------ Material for this exercise ------
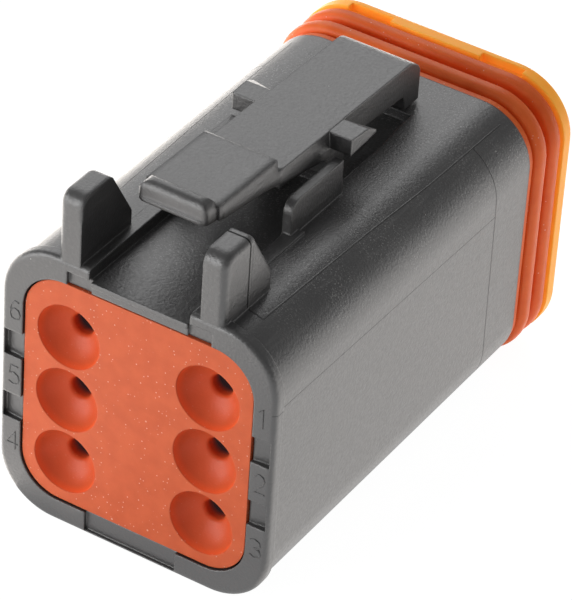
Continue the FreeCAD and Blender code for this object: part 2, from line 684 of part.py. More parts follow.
def round_pad_front(body):
    """Rounds the edge at the front of the pad's top, and the corner below each of its ends."""
    foot = number_of(top + mm["pad_height"])

    def at_pad_front(edge):
        box = edge.BoundBox
        across = abs(box.ZMin - foot) < SAME_PLACE
        beside = (box.XMin > 0 or box.XMax < 0) and abs(box.ZMax - foot) < SAME_PLACE
        return in_plane(edge, "y", mm["pad_front"]) and (across or beside)

    round_edges(body, "pad_front_edges", at_pad_front, mm["pad_edge_round"])


def make_ears(body):
    """The two ears beside the arm: deep behind, thin in front, and a little wider there."""
    half_arm = mm["arm_width"] / 2
    inside = half_arm - mm["saddle_wall"]
    rear, front = mm["ear_rear"], mm["ear_rear"] + mm["ear_length"]
    root_front = rear + mm["ear_root_length"]
    low = top + mm["ear_underside"]
    high, root_high = arm_top_at(rear) - mm["ear_step"], arm_top_at(root_front) - mm["ear_step"]
    tip_high = high - mm["ear_slope"]
    ear = sketch_on(body, "ear_outline", "YZ_Plane", inside)
    outline(ear, [(rear, low), (front, tip_high - mm["ear_tip"]), (front, tip_high), (root_front, root_high),
                  (rear, high)])
    reach = mm["ear_reach"]
    first = pad(body, "right_ear", ear, reach - inside)

    past = reach + mm["ear_flare"]
    before, beyond = rear - mm["ear_tip"], front + mm["ear_tip"]
    plan = sketch_on(body, "ear_corner_outlines", "XY_Plane", top)
    outline(plan, [(half_arm, root_front), (reach, front), (past, front), (past, beyond), (half_arm, beyond)])
    outline(plan, [(reach - mm["ear_flare"], before), (past, before), (past, front), (reach, front)])
    corners = pocket(body, "right_ear_corners", plan, mm["arm_height"] * 2, reverse=True)
    mirror(body, "ears", [first, corners])


def make_rear_grommet():
    """The silicone block that seals round the six wires, with a cup and three lips for each wire."""
    body = new_piece("rear_grommet")
    block = sketch_on(body, "grommet_outline", "XZ_Plane", -mm["grommet_setback"])
    grommet_outline(block, ZERO)
    pad(body, "block", block, mm["grommet_length"], reverse=True)

    holes = sketch_on(body, "wire_hole_circles", "XZ_Plane")
    for x in columns:
        for z in rows:
            round_hole(holes, x, z, mm["wire_hole"])
    pocket(body, "wire_holes", holes, grommet_front + mm["grommet_gap"])

    first_groove = mm["grommet_setback"] + mm["cup_depth"] + mm["lip_length"]
    for count in range(LIP_GROOVES):
        start = first_groove + mm["lip_spacing"] * count
        grooves = sketch_on(body, "lip_groove_circles", "XZ_Plane", -start)
        for x in columns:
            for z in rows:
                round_hole(grooves, x, z, mm["lip_groove"])
        pocket(body, "lip_grooves", grooves, mm["lip_spacing"] - mm["lip_length"])

    make_wire_cups(body)
    return body


def make_wire_cups(body):
    """A dished mouth for each wire: part of a ball whose middle lies just outside the face."""
    depth = mm["cup_depth"]
    rim = mm["cup_radius"]
    outside = (rim * rim - mm["wire_hole"] * mm["wire_hole"] - depth * depth) / (depth * 2)
    radius = (rim * rim + outside * outside).root()
    for x in columns:
        for z in rows:
            ball = body.newObject("PartDesign::SubtractiveSphere", "wire_cup")
            ball.AttachmentSupport = (origin_feature(body, "XZ_Plane"), [""])
            ball.MapMode = "FlatFace"
            bind(ball, "AttachmentOffset.Base.x", x)
            bind(ball, "AttachmentOffset.Base.y", z)
            bind(ball, "AttachmentOffset.Base.z", outside - mm["grommet_setback"])
            bind(ball, "Radius", radius)
            doc.recompute()

    def on_mouth(edge):
        return in_plane(edge, "y", mm["grommet_setback"] + depth)

    round_edges(body, "cup_mouths", on_mouth, mm["mouth_round"])


def make_interface_seal():
    """The silicone sleeve round the nose: a lip against the housing, then two rounded ribs."""
    body = new_piece("interface_seal")
    sleeve = sketch_on(body, "sleeve_outline", "XZ_Plane", -body_front)
    body_outline(sleeve, -mm["groove_inset"])
    pad(body, "sleeve", sleeve, mm["seal_length"], reverse=True)

    land = sketch_on(body, "land_outline", "XZ_Plane", -body_front)
    body_outline(land, -mm["land_inset"])
    pad(body, "land", land, mm["seal_land"], reverse=True)

    for name, start in (("first_rib", mm["rib_one"]), ("second_rib", mm["rib_two"])):
        near = body_front + start
        rib = sketch_on(body, name + "_outline", "XZ_Plane", -near)
        body_outline(rib, mm["rib_proud"])
        pad(body, name, rib, mm["rib_width"], reverse=True)

        def on_crest(edge):
            flat = in_plane(edge, "y", near) or in_plane(edge, "y", near + mm["rib_width"])
            return flat and distance_from_nose(edge) > number_of(mm["nose_inset"] + mm["rib_proud"] / 2)

        round_edges(body, name + "_crest", on_crest, mm["rib_round"])

    bore = sketch_on(body, "nose_hole_outline", "XZ_Plane", -body_front)
    nose_outline(bore, mm["seal_gap"])
    pocket(body, "nose_hole", bore, mm["seal_length"])
    return body


def distance_from_nose(edge):
    """How far the middle of an edge lies outside the nose's flat sides."""
    middle = edge.valueAt((edge.FirstParameter + edge.LastParameter) / 2)
    inset = number_of(mm["nose_inset"])
    side = abs(middle.x) - number_of(half_width) + inset
    above = middle.z - number_of(top) + inset
    below = number_of(bottom) + inset - middle.z
    return max(side, above, below)


def make_wedge_lock():
    """The orange wedge: a flange with six pin holes and a hollow blade that backs the lock fingers."""
    body = new_piece("wedge_lock")
    flange = sketch_on(body, "flange_outline", "XZ_Plane", -flange_rear)
    body_outline(flange, mm["flange_proud"])
    pad(body, "flange", flange, mm["flange_thickness"], reverse=True)
    round_edges(body, "flange_front_edge", lambda edge: in_plane(edge, "y", flange_front), mm["flange_round"])

    half_blade = mm["slot_width"] / 2 - mm["blade_gap"]
    low, high = slot_bottom + mm["blade_gap"], slot_top - mm["blade_gap"]
    blade = sketch_on(body, "blade_outline", "XZ_Plane", -blade_rear)
    outline(blade, box_corners(-half_blade, half_blade, low, high))
    pad(body, "blade", blade, flange_rear - blade_rear + mm["blade_gap"], reverse=True)

    wall = mm["blade_wall"]
    hollow = sketch_on(body, "blade_hollow_outline", "XZ_Plane", -(blade_rear + wall))
    outline(hollow, box_corners(-half_blade + wall, half_blade - wall, low + wall, high - wall))
    pocket(body, "blade_hollow", hollow, flange_front - blade_rear)

    middle = (low + high) / 2
    half_bridge = mm["bridge_height"] / 2
    bridge_front = flange_front - mm["bridge_setback"]
    bridge = sketch_on(body, "bridge_outline", "XZ_Plane", -(bridge_front - mm["bridge_depth"]))
    outline(bridge, box_corners(-half_blade, half_blade, middle - half_bridge, middle + half_bridge))
    pad(body, "bridge", bridge, mm["bridge_depth"], reverse=True)

    holes = sketch_on(body, "pin_hole_circles", "XZ_Plane", -flange_rear)
    for x in columns:
        for z in rows:
            round_hole(holes, x, z, mm["pin_hole"])
    pocket(body, "pin_holes", holes, mm["flange_thickness"])

    def on_pin_hole(edge):
        round_one = abs(edge.BoundBox.XLength - 2 * number_of(mm["pin_hole"])) < 1e-3
        return round_one and in_plane(edge, "y", flange_front)

    bevel_edges(body, "pin_countersinks", on_pin_hole, mm["pin_countersink"])

    notches = sketch_on(body, "notch_outlines", "XZ_Plane", -flange_rear)
    for side in (-1, 1):
        ends = [mm["notch_start"] * side, (mm["notch_start"] + mm["notch_width"]) * side]
        ends.sort(key=number_of)
        outline(notches, box_corners(*ends, top - mm["notch_sink"], top + mm["flange_proud"] * 2))
    pocket(body, "notches", notches, mm["notch_depth"])
    return body


def check_and_write(bodies):
    """Stops if a feature failed or a solid isn't sound, and otherwise writes one STEP file a piece."""
    doc.recompute()
    for item in doc.Objects:
        if {"Invalid", "Error"} & set(item.State):
            raise ValueError("%s failed: %s" % (item.Label, item.State))
    for body in bodies:
        shape = body.Shape
        if shape.isNull() or not shape.isValid() or len(shape.Solids) != 1:
            raise ValueError(body.Label + " isn't one sound solid")
    os.makedirs("parts", exist_ok=True)
    for body in bodies:
        body.Shape.exportStep("parts/%s.step" % body.Label)
        print("%-16s %8.1f mm3  %s" % (body.Label, body.Shape.Volume, body.Shape.BoundBox))


check_and_write([make_housing(), make_release_latch(), make_rear_grommet(), make_interface_seal(),
                 make_wedge_lock()])
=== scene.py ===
# %% [markdown]
# # A sealed automotive plug
# A six-way plug for a wiring loom: a satin black moulding with a rocking latch on top, an orange-red
# silicone grommet for the wires, a ribbed silicone ring round the nose, and a light-orange wedge that
# locks the contacts. The CAD model already has every shape, so Blender's work is the camera, the light
# and the finishes, and the few marks too fine for solids: cavity numbers, mould lines, dust and grain.

import math

import bpy
from mathutils import Matrix, Vector


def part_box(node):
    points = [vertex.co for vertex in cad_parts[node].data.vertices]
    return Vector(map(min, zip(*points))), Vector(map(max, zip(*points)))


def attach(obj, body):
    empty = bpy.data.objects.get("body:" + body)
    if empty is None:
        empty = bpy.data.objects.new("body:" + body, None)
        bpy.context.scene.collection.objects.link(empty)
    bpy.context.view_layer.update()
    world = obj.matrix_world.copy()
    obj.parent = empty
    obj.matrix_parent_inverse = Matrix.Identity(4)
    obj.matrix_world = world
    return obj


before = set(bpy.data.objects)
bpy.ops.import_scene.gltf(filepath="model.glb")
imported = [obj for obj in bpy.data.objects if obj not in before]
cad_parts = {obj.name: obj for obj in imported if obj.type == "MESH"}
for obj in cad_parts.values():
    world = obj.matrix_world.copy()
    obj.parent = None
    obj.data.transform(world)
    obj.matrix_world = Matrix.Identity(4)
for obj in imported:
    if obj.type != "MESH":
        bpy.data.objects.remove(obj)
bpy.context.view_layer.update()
MM = 0.001
for node in sorted(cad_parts):
    low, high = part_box(node)
    print(node, [round(side / MM, 2) for side in high - low], "mm")

# %% [markdown]
# ## Where things are
# The part's drawing measures from the rear face and from the middle of the six contacts. The packed
# frame measures from the middle of the underside. One offset joins the two, and every place below is
# given in the drawing's millimetres, because those are the numbers that a maker would read off a part.

# %% Drawing to frame
REAR_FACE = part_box("housing")[0].y / MM
CONTACT_HEIGHT = 10.16


def place(x, y, z):
    """A point of the drawing, in mm, as a point of the frame, in metres."""
    return Vector((x, y + REAR_FACE, z + CONTACT_HEIGHT)) * MM


print("rear face at y", round(REAR_FACE, 3), "mm")

# %% [markdown]
# ## The camera
# The photograph was taken with a long lens from the right, above and behind the wire side. The numbers
# come from fitting a camera to some forty corners of the plug. A long lens keeps the far end nearly as
# wide as the near end, so the lens matters as much as the angle.

# %% Camera
AZIMUTH, ELEVATION, ROLL = (math.radians(angle) for angle in (30.182, 36.509, 3.901))
DISTANCE = 279.13
LENS, SENSOR_WIDTH = 256.11, 36.0
AIM = (0.0, 15.0, 0.0)
SHIFT_RIGHT, SHIFT_UP = 1.555, 1.131
NEAREST, FARTHEST = 0.01, 20.0

back = Vector((math.sin(AZIMUTH) * math.cos(ELEVATION),
               -math.cos(AZIMUTH) * math.cos(ELEVATION),
               math.sin(ELEVATION)))
level_right = (-back).cross(Vector((0, 0, 1))).normalized()
level_up = level_right.cross(-back)
right = level_right * math.cos(ROLL) + level_up * math.sin(ROLL)
up = level_up * math.cos(ROLL) - level_right * math.sin(ROLL)
camera = bpy.data.objects.new("photo_camera", bpy.data.cameras.new("photo_camera"))
bpy.context.scene.collection.objects.link(camera)
stand = place(*AIM) + (back * DISTANCE + right * SHIFT_RIGHT + up * SHIFT_UP) * MM
turn = Matrix((right, up, back)).transposed().to_4x4()
camera.matrix_world = Matrix.Translation(stand) @ turn
camera.data.lens = LENS
camera.data.sensor_width = SENSOR_WIDTH
camera.data.clip_start, camera.data.clip_end = NEAREST, FARTHEST
bpy.context.scene.camera = camera
print("camera stands at", [round(c, 4) for c in stand])

# %% [markdown]
# ## Shader sums in Python
# A material is a tree of nodes. Written as nodes, even a short sum is many lines, so one small class
# wraps an output socket and lets Python's own operators add the Math nodes. Every other node comes from
# its one method, which sets the node's settings first and then fills or links its sockets.


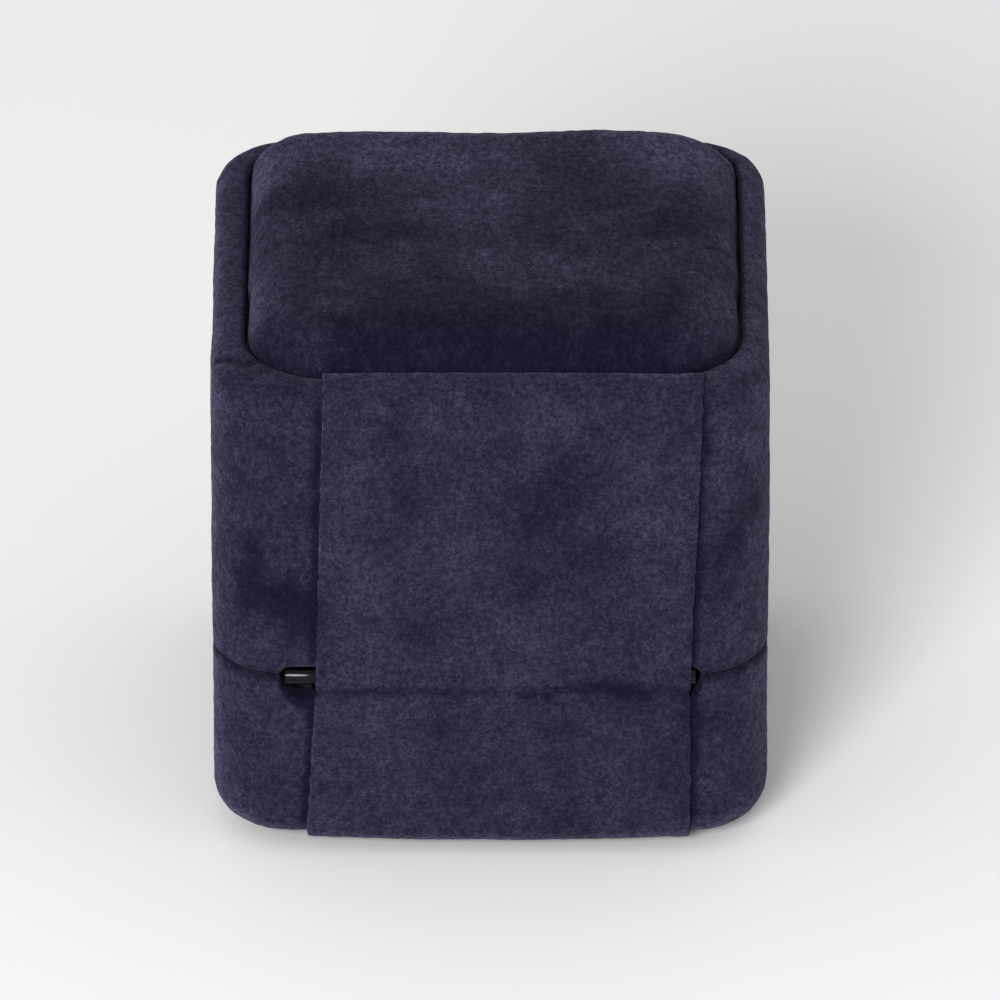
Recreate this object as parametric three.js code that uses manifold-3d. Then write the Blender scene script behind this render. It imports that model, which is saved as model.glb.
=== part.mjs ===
// A hinged ring box: two moulded half shells covered in velvet, a padded panel let into the lid's top,
// a sprung steel hinge in the back wall under a glued velvet strip, and two padded rolls that grip a ring.
//
// Millimetres, +Z up. The box opens at the front, -Y, and the hinge is at the back, +Y. The origin is the
// middle of the footprint, on the surface that the box stands on. Outlines of the walls are drawn as
// (u, z): u is the distance outwards from the velvet's outer face, so it is negative inside the box.
import * as THREE from "three";
import { mergeVertices } from "three/addons/utils/BufferGeometryUtils.js";
import Module from "manifold-3d";

const wasm = await Module();
wasm.setup();

// Driving dimensions of the closed box, over the velvet.
const WIDTH = 50;
const DEPTH = 50;
const CORNER = 7; // plan radius of the four upright edges
const FOOT = 1; // the bottom card holds the velvet this far off the table
const SEAM_Z = 18.2; // where the lid meets the base
const RIM_Z = 47.3; // top of the lid's rim, around the padded panel

// Materials in the wall, from outside to inside: velvet, moulded shell, velvet turned in.
const VELVET = 0.55;
const WALL = 1.3;
const GLUE = 0.05; // clearance between glued neighbours
const RIM = 2 * VELVET + 2 * GLUE + WALL;
const SHELL_OUT = -(VELVET + GLUE);
const SHELL_IN = SHELL_OUT - WALL;
const TURN_IN = 3; // height of the velvet turned in over each half's edge

// Edges and gaps.
const SEAM_GAP = 0.2;
const SEAM_EDGE = 0.7; // rounding of the velvet at the seam
const FOOT_ROUND = 3.5; // rounding of the base's bottom edge
const RIM_ROUND = 1.9; // rounding of the lid's top edge, outside
const RIM_EDGE = 0.5; // and inside, beside the padded panel
const BASE_TOP = SEAM_Z - SEAM_GAP / 2;
const LID_BOTTOM = SEAM_Z + SEAM_GAP / 2;
const FOLD_UNDER = 8.5; // how far the base's velvet runs in under the floor

// Lid.
const RECESS = 2.1; // depth of the recess that the padded panel sits in
const RECESS_Z = RIM_Z - RECESS;
const CEILING_Z = RECESS_Z - WALL;
const PAD_INSET = 2.9;
const PAD_SHIFT_X = -0.3; // the panel sits a little off centre in its recess
const PAD_RISE = 3.6; // crown of the panel above the rim
const PAD_SHOULDER = 6;
const CARD = 0.8;
const LINING_INSET = 2.85;
const LINING = 0.6;
const CEILING_PAD = 2.6;
const CEILING_INSET = LINING_INSET + LINING + 0.15;

// Base inside.
const FLOOR_Z = FOOT + VELVET + GLUE + WALL;
const ROLL_INSET = 3;
const ROLL_Z = SEAM_Z + 1.2;
const ROLL_WALL_ROUND = 4; // a roll's rounding on the side of the box's wall
const ROLL_SLOT_ROUND = 6; // and on the side of the slot
const SLOT = 4.6; // gap between the rolls, where the ring's band goes
const BOTTOM_CARD_INSET = 6;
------
* _Challenge_: Repeat the span of lines that opens with the line holding "if shape.isNull() or" and closes with the line holding "# and the finishes, and", exactly as it stands.

* _Written solution_:
        if shape.isNull() or not shape.isValid() or len(shape.Solids) != 1:
            raise ValueError(body.Label + " isn't one sound solid")
    os.makedirs("parts", exist_ok=True)
    for body in bodies:
        body.Shape.exportStep("parts/%s.step" % body.Label)
        print("%-16s %8.1f mm3  %s" % (body.Label, body.Shape.Volume, body.Shape.BoundBox))


check_and_write([make_housing(), make_release_latch(), make_rear_grommet(), make_interface_seal(),
                 make_wedge_lock()])
=== scene.py ===
# %% [markdown]
# # A sealed automotive plug
# A six-way plug for a wiring loom: a satin black moulding with a rocking latch on top, an orange-red
# silicone grommet for the wires, a ribbed silicone ring round the nose, and a light-orange wedge that
# locks the contacts. The CAD model already has every shape, so Blender's work is the camera, the light
# and the finishes, and the few marks too fine for solids: cavity numbers, mould lines, dust and grain.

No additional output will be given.